Wednesday 26 June 2019

Real Economics, Real Politics



Social Europe


politics, economy and employment & labour


by Leonardo Costa on 24 October 2016











‘Crash and learn: should we change the way we teach economics?’ is the title of the FT article which describes the growing student rebellion in Great Britain against the way economics has been taught in recent decades. Students criticize the unrealistic assumptions of neoclassical economics and its use and abuse of mathematics. They ask for a more pluralistic approach to economics. In a recent working paper, Paul Romer criticized what he calls Post Real Dynamic Stochastic General Equilibrium (DSGE) models used by neoclassical macroeconomists – New Keynesian and New Classical – as they attribute fluctuations in aggregate variables to imaginary causal forces. Times are changing in economics as a result of the 2008 crisis, and for the better. Economists are revisiting theories such as the financial instability hypothesis of Hyman Minsky. Some basic assumptions of neoclassical macroeconomics are being challenged (see the interview given by Olivier Blanchard to the IMF Survey in 2015).

We can look at what is happening in the profession – the lively discussion, the changing views on how the economy works, the recovery of old theories, etc. – as something similar to what happened in the Italian Renaissance (Il Quattrocento), when artists revisited the classics (Greek and Roman) to criticize the contemporary art of their time and introduce innovations. In the present discussion on economics, a few economists are revisiting the classics (Adam Smith, David Ricardo, John Stuart Mill et al) to criticize contemporary neoclassical economics and
introduce their own innovations, paving the way for a new dominant approach in economics. For example, the assumption of unlimited consumer wants is behind the general scarcity of resources postulated by neoclassical economics. The general scarcity of resources leads neoclassical economists to focus their analysis on the efficient allocation of resources. Why are consumer wants unlimited? Because neoclassical theory says they are. Whereas for classical economists, production factors such as land (or the environment today) are scarce, but not all factors are scarce. The capital is reproducible. Moreover, consumer wants are not unlimited and there is a social surplus (profits and rents) or a part of production which is not necessary for the reproduction of the existing economic system. The existence of this surplus led classical economists to focus their analysis on its distribution between productive uses (investment) and unproductive uses (luxury consumption). Moreover, neoclassical economists assume that agents pursue a self-interest that is more or less identified with selfishness. However, agents’ self-interest was to Adam Smith limited by the moral principle of sympathy and by law enforcement. Smith’s sympathy is neither selfishness nor altruism. It implies the idea of the impartial spectator; it implies fair play, concern for other human beings, the desire to be loved, and a civilized society. History of economic thought teaches us to look at economic theory as relative, because the dominant economic theories or dominant economic paradigms change throughout history.
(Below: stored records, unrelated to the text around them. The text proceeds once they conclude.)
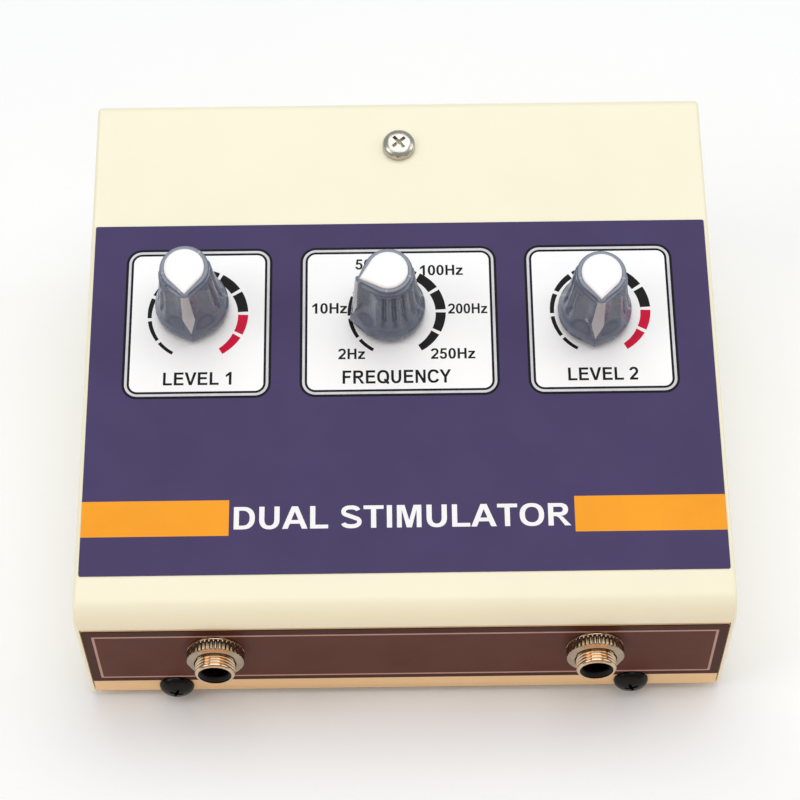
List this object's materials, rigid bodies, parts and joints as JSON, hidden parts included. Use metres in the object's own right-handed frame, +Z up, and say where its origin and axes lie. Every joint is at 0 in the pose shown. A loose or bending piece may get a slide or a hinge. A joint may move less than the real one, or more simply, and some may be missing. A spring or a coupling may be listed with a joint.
{
  "type": "two-channel nerve stimulator console",
  "caption": "Sloping sheet-steel console with pointer knobs on a labelled top and knurled output jacks in its front face, for a nerve-stimulation unit.",
  "frame": {"origin": "under the middle of the whole unit, level with the undersides of the rubber feet", "axes": "+X to the right as the user faces it, +Y to the back, +Z up"},
  "size_m": [0.16, 0.1544, 0.0814],
  "materials": {
    "cream_paint": "semi-gloss powder coat",
    "chassis_paint": "semi-gloss powder coat",
    "indigo_vinyl": "printed vinyl, low gloss",
    "brown_vinyl": "printed vinyl, low gloss",
    "nickel": "nickel plate",
    "jack_chrome": "bright chrome plate",
    "zinc_steel": "zinc plate",
    "black_steel": "gloss black lacquer",
    "rubber": "matte",
    "knob_grey": "moulded, satin gloss",
    "cap_white": "gloss",
    "shaft_alloy": "turned",
    "black_plastic": "moulded, satin",
    "tinned_brass": "tinned",
    "board_green": "solder mask",
    "brass": "plain",
    "chip_black": "matte",
    "resistor_tan": "lacquer",
    "capacitor_sleeve": "shrunk sleeve",
    "film_red": "dipped lacquer",
    "core_iron": "varnished laminations",
    "coil_tape": "wound tape",
    "fuse_glass": "clear",
    "wire_red": "wire cover",
    "wire_black": "wire cover",
    "wire_brown": "wire cover"
  },
  "bodies": {
    "case": {"top_cover": "cream_paint", "chassis": "chassis_paint", "rear_panel": "chassis_paint", "front_panel": "cream_paint", "top_label": "indigo_vinyl", "front_label": "brown_vinyl", "cover_screw": "nickel", "cover_clip": "zinc_steel", "lip_screws": "black_steel", "rubber_feet": "rubber", "foot_screws": "zinc_steel", "foot_nuts": "zinc_steel", "control_level_1": "zinc_steel", "control_frequency": "zinc_steel", "control_level_2": "zinc_steel", "control_nuts": "nickel", "control_washers": "nickel", "control_lugs": "tinned_brass", "jack_sleeve_1": "jack_chrome", "jack_sleeve_2": "jack_chrome", "jack_housing_1": "black_plastic", "jack_housing_2": "black_plastic", "jack_nuts": "jack_chrome", "jack_washers": "jack_chrome", "jack_lugs": "tinned_brass", "switch_frame": "black_plastic", "switch_lugs": "tinned_brass", "inlet_bush": "black_plastic", "inlet_locknut": "black_plastic", "circuit_board": "board_green", "standoffs": "brass", "board_screws": "zinc_steel", "timer_chips": "chip_black", "resistors": "resistor_tan", "component_legs": "tinned_brass", "electrolytic_capacitors": "capacitor_sleeve", "film_capacitors": "film_red", "power_transistors": "chip_black", "pulse_transformer_cores": "core_iron", "pulse_transformer_coils": "coil_tape", "board_fuse": "fuse_glass", "fuse_clips": "tinned_brass", "mains_core": "core_iron", "mains_coil": "coil_tape", "mains_strap": "zinc_steel", "mains_screws": "zinc_steel", "mains_nuts": "zinc_steel", "control_leads": "wire_red", "jack_leads": "wire_black", "power_leads": "wire_brown"},
    "level_1_knob": {"knob_level_1": "knob_grey", "cap_level_1": "cap_white", "shaft_level_1": "shaft_alloy"},
    "frequency_knob": {"knob_frequency": "knob_grey", "cap_frequency": "cap_white", "shaft_frequency": "shaft_alloy"},
    "level_2_knob": {"knob_level_2": "knob_grey", "cap_level_2": "cap_white", "shaft_level_2": "shaft_alloy"},
    "rocker": {"switch_rocker": "black_plastic"}
  },
  "joints": [
    {"name": "level_1_turn", "type": "hinge", "parent": "case", "child": "level_1_knob", "pos_m": [-0.053, 0.01035, 0.05711], "axis": [0, 0.2164, -0.9763], "range_deg": [0, 300]},
    {"name": "frequency_turn", "type": "hinge", "parent": "case", "child": "frequency_knob", "pos_m": [-0.0031, 0.00889, 0.05679], "axis": [0, 0.2164, -0.9763], "range_deg": [-43, 257]},
    {"name": "level_2_turn", "type": "hinge", "parent": "case", "child": "level_2_knob", "pos_m": [0.0491, 0.00762, 0.05651], "axis": [0, 0.2164, -0.9763], "range_deg": [0, 300]},
    {"name": "rocker_tilt", "type": "hinge", "parent": "case", "child": "rocker", "pos_m": [0.042, 0.0665, 0.039], "axis": [0, 0, 1], "range_deg": [0, 14]}
  ]
}
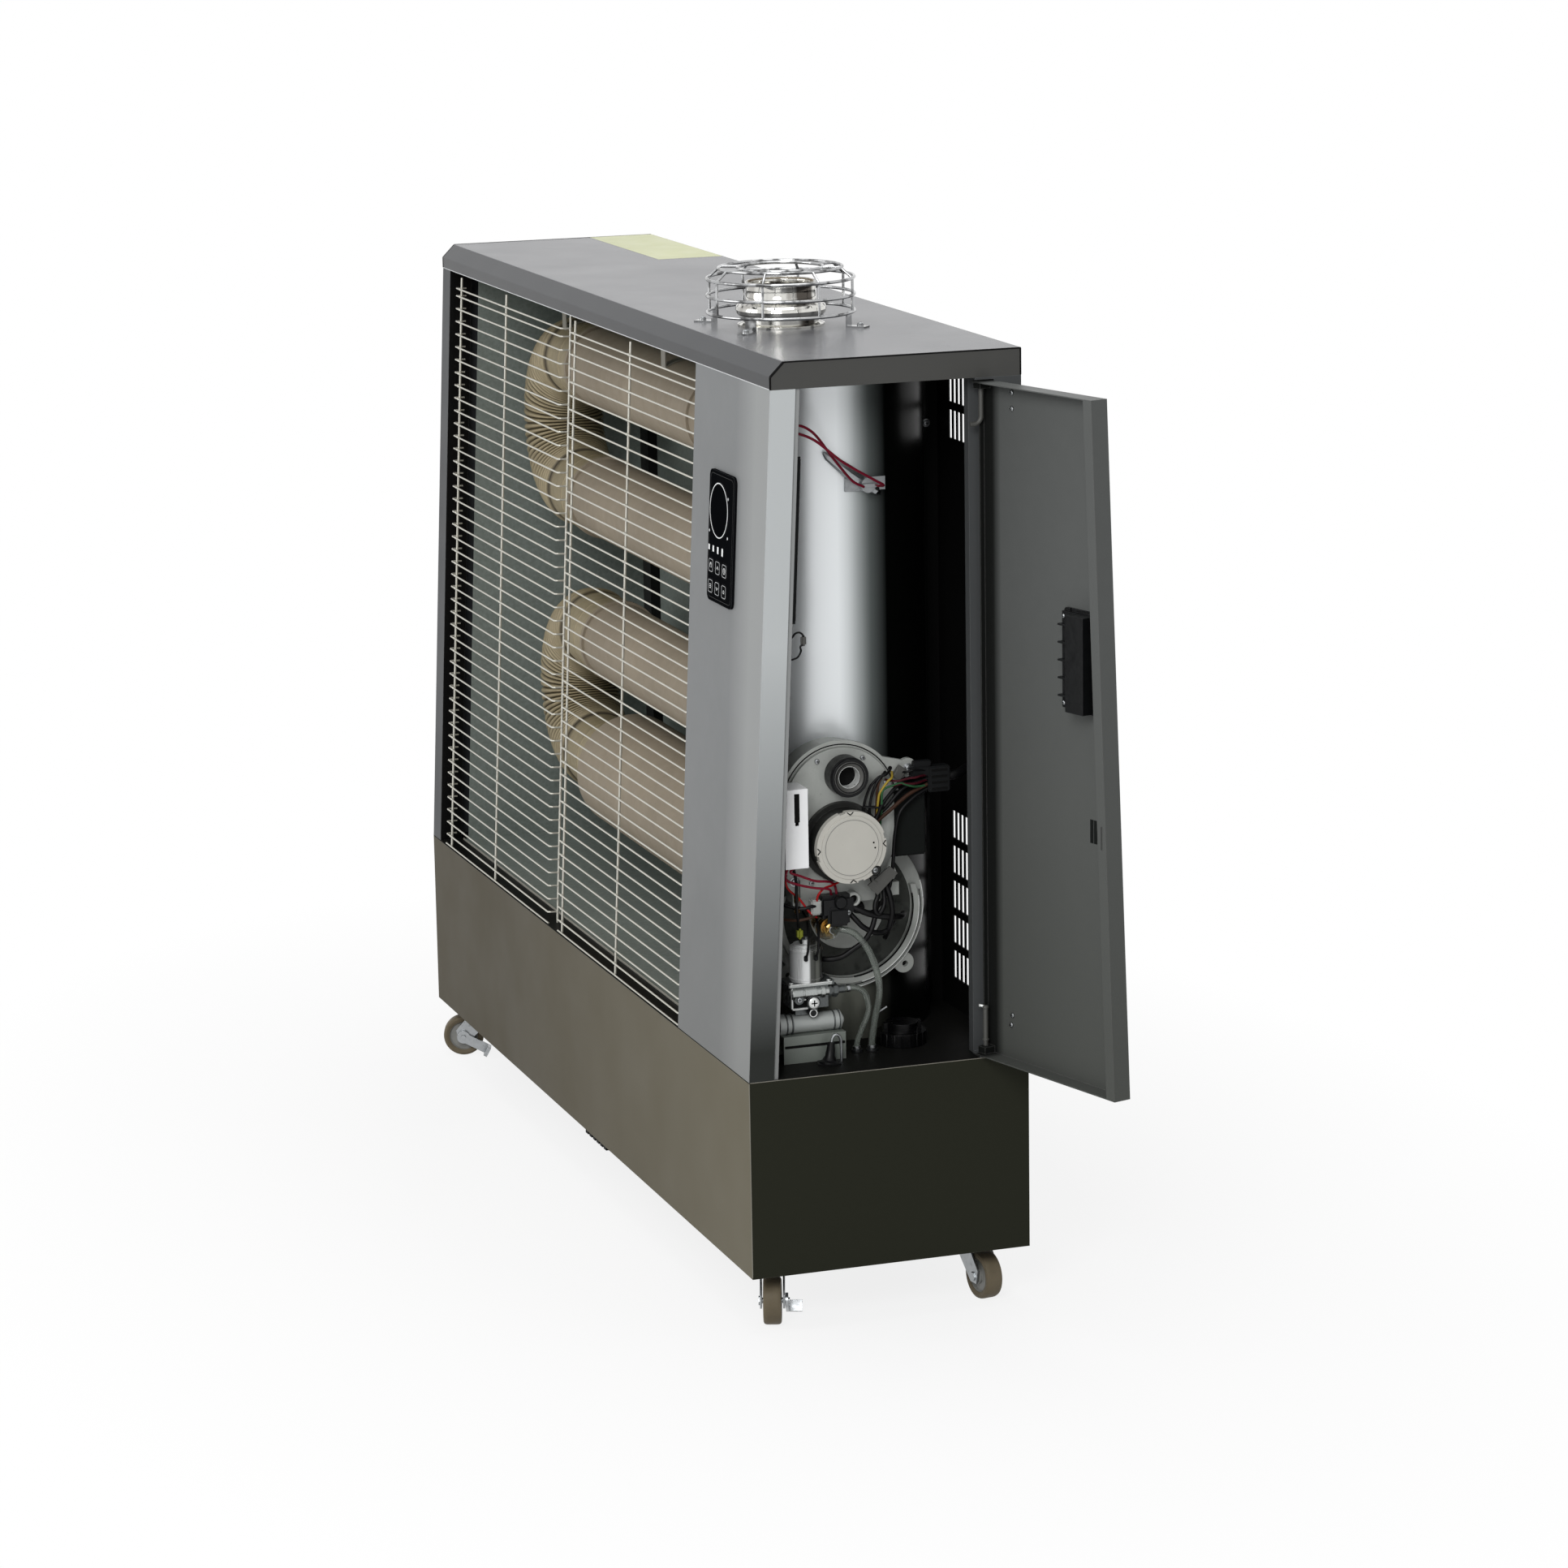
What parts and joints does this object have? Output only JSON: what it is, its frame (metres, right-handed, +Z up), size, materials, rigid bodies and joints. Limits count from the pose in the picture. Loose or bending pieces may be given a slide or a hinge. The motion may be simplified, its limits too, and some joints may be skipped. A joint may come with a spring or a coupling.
{
  "type": "infrared diesel heater",
  "caption": "Wheeled infrared diesel heater: slanted cabinet on a fuel plinth, radiant tubes behind a wire guard, caged flue, and a burner bay behind a hinged side door.",
  "frame": {"origin": "on the floor, under the middle of the bounding box with the service door open", "axes": "+X to the right along the front, +Y from the front to the back, +Z up"},
  "size_m": [1.446, 0.3402, 1.0712],
  "materials": {
    "plinth_paint": "dark grey satin powder coat",
    "dark_sheet": "black matt",
    "grey_paint": "mid grey satin powder coat",
    "cap_paint": "mid grey satin powder coat",
    "door_paint": "grey satin powder coat",
    "reflector_sheet": "satin stainless",
    "polished_sheet": "bright stainless",
    "heat_tube": "matt beige heat-proof coating",
    "bellows_steel": "ribbed steel",
    "wire_steel": "bright wire",
    "zinc_steel": "zinc plated",
    "cast_metal": "as cast",
    "black_metal": "black satin",
    "motor_cap": "pale beige",
    "brass_part": "machined",
    "white_plastic": "white",
    "black_plastic": "black",
    "clear_hose": "clear fuel hose",
    "cable": "cable insulation",
    "fascia": "black gloss",
    "key_cap": "black",
    "tyre_grey": "grey-brown tread"
  },
  "bodies": {
    "cabinet": {"plinth_shell": "plinth_paint", "plinth_floor": "dark_sheet", "fuel_tank": "dark_sheet", "left_end_panel": "grey_paint", "back_panel": "dark_sheet", "control_column": "grey_paint", "rear_post": "grey_paint", "bay_divider": "dark_sheet", "heat_shield": "polished_sheet", "top_cap": "cap_paint", "reflector": "reflector_sheet", "left_guard": "wire_steel", "right_guard": "wire_steel", "upper_tube": "heat_tube", "second_tube": "heat_tube", "third_tube": "heat_tube", "combustion_drum": "heat_tube", "upper_bellows": "bellows_steel", "lower_bellows": "bellows_steel", "tube_hangers": "dark_sheet", "flue_collar": "cast_metal", "flue_guard": "wire_steel", "burner_flange": "cast_metal", "burner_housing": "cast_metal", "burner_motor": "black_metal", "nozzle_holder": "brass_part", "motor_end_cap": "motor_cap", "intake_collar": "black_plastic", "igniter_box": "white_plastic", "fuel_pump": "zinc_steel", "pump_solenoid": "zinc_steel", "fuel_filter": "zinc_steel", "fuel_hoses": "clear_hose", "thermostat": "zinc_steel", "wiring_harness": "cable", "control_box": "black_plastic", "control_fascia": "fascia", "hinge_pins": "zinc_steel", "castor_plates": "zinc_steel"},
    "door": {"service_door": "door_paint", "latch_housing": "black_plastic"},
    "pull": {"latch_paddle": "black_plastic"},
    "fan": {"fan_wheel": "zinc_steel"},
    "filler": {"filler_cap": "black_plastic"},
    "button_1": {"key_1": "key_cap"},
    "button_2": {"key_2": "key_cap"},
    "button_3": {"key_3": "key_cap"},
    "button_4": {"key_4": "key_cap"},
    "button_5": {"key_5": "key_cap"},
    "button_6": {"key_6": "key_cap"},
    "castor_fl": {"castor_fork_fl": "zinc_steel"},
    "wheel_fl": {"castor_wheel_fl": "tyre_grey"},
    "castor_fr": {"castor_fork_fr": "zinc_steel"},
    "wheel_fr": {"castor_wheel_fr": "tyre_grey"},
    "castor_rl": {"castor_fork_rl": "zinc_steel"},
    "wheel_rl": {"castor_wheel_rl": "tyre_grey"},
    "castor_rr": {"castor_fork_rr": "zinc_steel"},
    "wheel_rr": {"castor_wheel_rr": "tyre_grey"},
    "brake_fl": {"brake_lever_fl": "zinc_steel"},
    "brake_fr": {"brake_lever_fr": "zinc_steel"}
  },
  "joints": [
    {"name": "door_hinge", "type": "hinge", "parent": "cabinet", "child": "door", "pos_m": [0.49995, 0.10042, 0.6265], "axis": [0, 0, 1], "range_deg": [-106, 6]},
    {"name": "latch_pull", "type": "hinge", "parent": "door", "child": "pull", "pos_m": [0.63423, 0.14308, 0.711], "axis": [0, 0, -1], "range_deg": [-35, 0], "stiffness_Nm_per_rad": 0.05, "springref_deg": 11.46},
    {"name": "fan_spin", "type": "hinge", "parent": "cabinet", "child": "fan", "pos_m": [0.41696, -0.03458, 0.5], "axis": [1, 0, 0], "continuous": true},
    {"name": "filler_cap_turn", "type": "hinge", "parent": "cabinet", "child": "filler", "pos_m": [0.41896, 0.03742, 0.282], "axis": [0, 0, 1], "range_deg": [0, 90]},
    {"name": "button_1_press", "type": "slide", "parent": "cabinet", "child": "button_1", "axis": [0, 0.9988, -0.0493], "range_m": [0, 0.0008], "stiffness_N_per_m": 400, "springref_m": -0.0005},
    {"name": "button_2_press", "type": "slide", "parent": "cabinet", "child": "button_2", "axis": [0, 0.9988, -0.0493], "range_m": [0, 0.0008], "stiffness_N_per_m": 400, "springref_m": -0.0005},
    {"name": "button_3_press", "type": "slide", "parent": "cabinet", "child": "button_3", "axis": [0, 0.9988, -0.0493], "range_m": [0, 0.0008], "stiffness_N_per_m": 400, "springref_m": -0.0005},
    {"name": "button_4_press", "type": "slide", "parent": "cabinet", "child": "button_4", "axis": [0, 0.9988, -0.0493], "range_m": [0, 0.0008], "stiffness_N_per_m": 400, "springref_m": -0.0005},
    {"name": "button_5_press", "type": "slide", "parent": "cabinet", "child": "button_5", "axis": [0, 0.9988, -0.0493], "range_m": [0, 0.0008], "stiffness_N_per_m": 400, "springref_m": -0.0005},
    {"name": "button_6_press", "type": "slide", "parent": "cabinet", "child": "button_6", "axis": [0, 0.9988, -0.0493], "range_m": [0, 0.0008], "stiffness_N_per_m": 400, "springref_m": -0.0005},
    {"name": "castor_fl_swivel", "type": "hinge", "parent": "cabinet", "child": "castor_fl", "pos_m": [-0.66304, -0.11958, 0.052], "axis": [0, 0, 1], "continuous": true},
    {"name": "wheel_fl_roll", "type": "hinge", "parent": "castor_fl", "child": "wheel_fl", "pos_m": [-0.67108, -0.14431, 0.025], "axis": [0.9511, -0.309, 0], "continuous": true},
    {"name": "brake_fl_lift", "type": "hinge", "parent": "castor_fl", "child": "brake_fl", "pos_m": [-0.67108, -0.14431, 0.025], "axis": [0.9511, -0.309, 0], "range_deg": [0, 25]},
    {"name": "castor_fr_swivel", "type": "hinge", "parent": "cabinet", "child": "castor_fr", "pos_m": [0.44695, -0.11958, 0.052], "axis": [0, 0, 1], "continuous": true},
    {"name": "wheel_fr_roll", "type": "hinge", "parent": "castor_fr", "child": "wheel_fr", "pos_m": [0.47139, -0.12847, 0.025], "axis": [0.342, 0.9397, 0], "continuous": true},
    {"name": "brake_fr_lift", "type": "hinge", "parent": "castor_fr", "child": "brake_fr", "pos_m": [0.47139, -0.12847, 0.025], "axis": [0.342, 0.9397, 0], "range_deg": [0, 25]},
    {"name": "castor_rl_swivel", "type": "hinge", "parent": "cabinet", "child": "castor_rl", "pos_m": [-0.66304, 0.10342, 0.052], "axis": [0, 0, 1], "continuous": true},
    {"name": "wheel_rl_roll", "type": "hinge", "parent": "castor_rl", "child": "wheel_rl", "pos_m": [-0.68748, 0.11231, 0.025], "axis": [-0.342, -0.9397, 0], "continuous": true},
    {"name": "castor_rr_swivel", "type": "hinge", "parent": "cabinet", "child": "castor_rr", "pos_m": [0.44695, 0.10342, 0.052], "axis": [0, 0, 1], "continuous": true},
    {"name": "wheel_rr_roll", "type": "hinge", "parent": "castor_rr", "child": "wheel_rr", "pos_m": [0.4727, 0.10704, 0.025], "axis": [-0.1392, 0.9903, 0], "continuous": true}
  ]
}
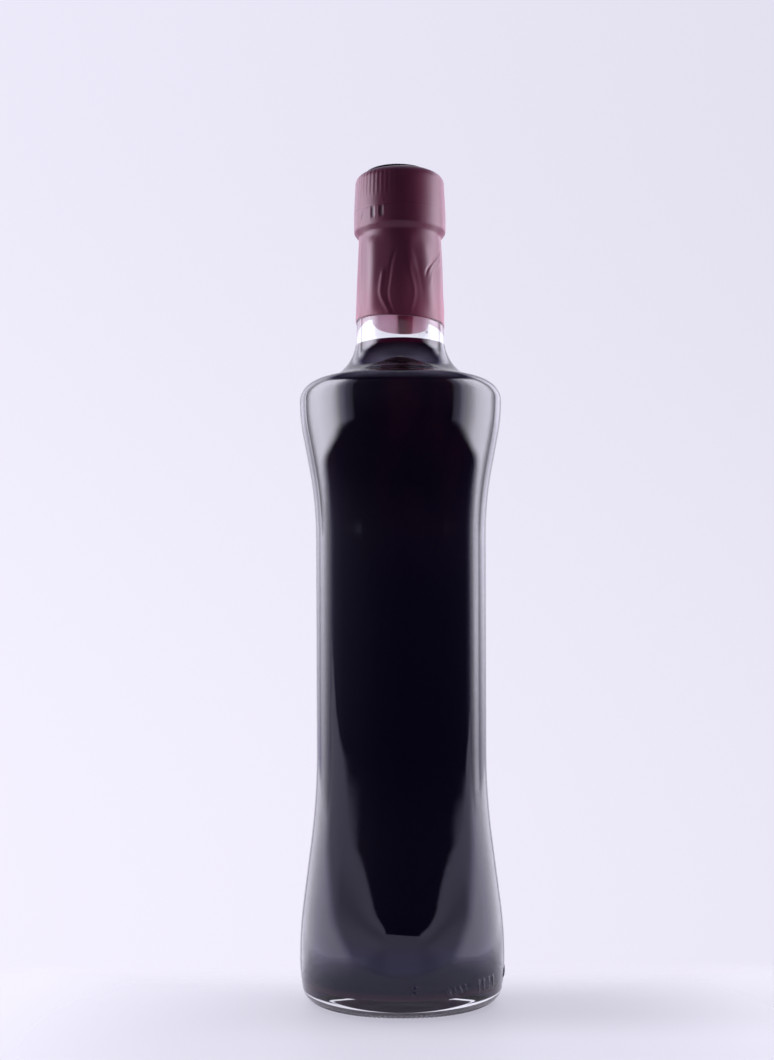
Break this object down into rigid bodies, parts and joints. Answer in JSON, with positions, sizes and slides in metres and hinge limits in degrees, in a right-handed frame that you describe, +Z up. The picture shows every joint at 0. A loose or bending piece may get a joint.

The call today then is for the construction of a new economic theoretical framework, more scientific, more plural, with competitive paradigms, abandoning the logical positivism, integrating the views of science of Popper, Kuhn and Lakatos. The call is to have an economic theoretical framework able to analyze the economy as it is, instead of an ideal perfect economy that does not exist. The call is for more realism in economics. The call is, in some way, to recover Aristotle in economic analysis, abandoning the most extreme Platonic ideals of perfection of neoclassical economics.

Of course, there are economists in the profession who do not feel comfortable with all these changes. They do not like competition or theoretical innovations. They prefer to deny reality and/or force it to be consistent with economic theory, rather than build better economic theory to better explain reality. This is There Is No Alternative (TINA) economics. TINA economics led many politicians in Europe to support the so-called expansionary austerity over the past eight years.


Reality shows every day that austerity causes recession instead of expansion, that it does not solve the trade imbalances of the Eurozone, leading the European Union into a dead end, causing the loss of millions of euros and, more critically, affecting the future of a whole generation of young Europeans. But TINA economics only cares about the government deficit and debt. For TINA economics, when reality is not consistent with theory, it is reality that must be constrained until it becomes consistent with the theory, not the other way around. Moreover, the European neoliberal political forces, which are neither new nor liberal, saw in the financial crisis the opportunity to reduce the size of the European welfare state (see here).

TINA economics is not really a scientific theory. It is the neoliberal agenda of the Washington Consensus making use of complex mathematical models as rhetoric to show a scientific appearance. It is Post Real Economics feeding Post Real Politics, with the latter forcing the implementation of Post Real Policies (the fiscal compact) under the supervision of Post Real Institutions (the Eurogroup).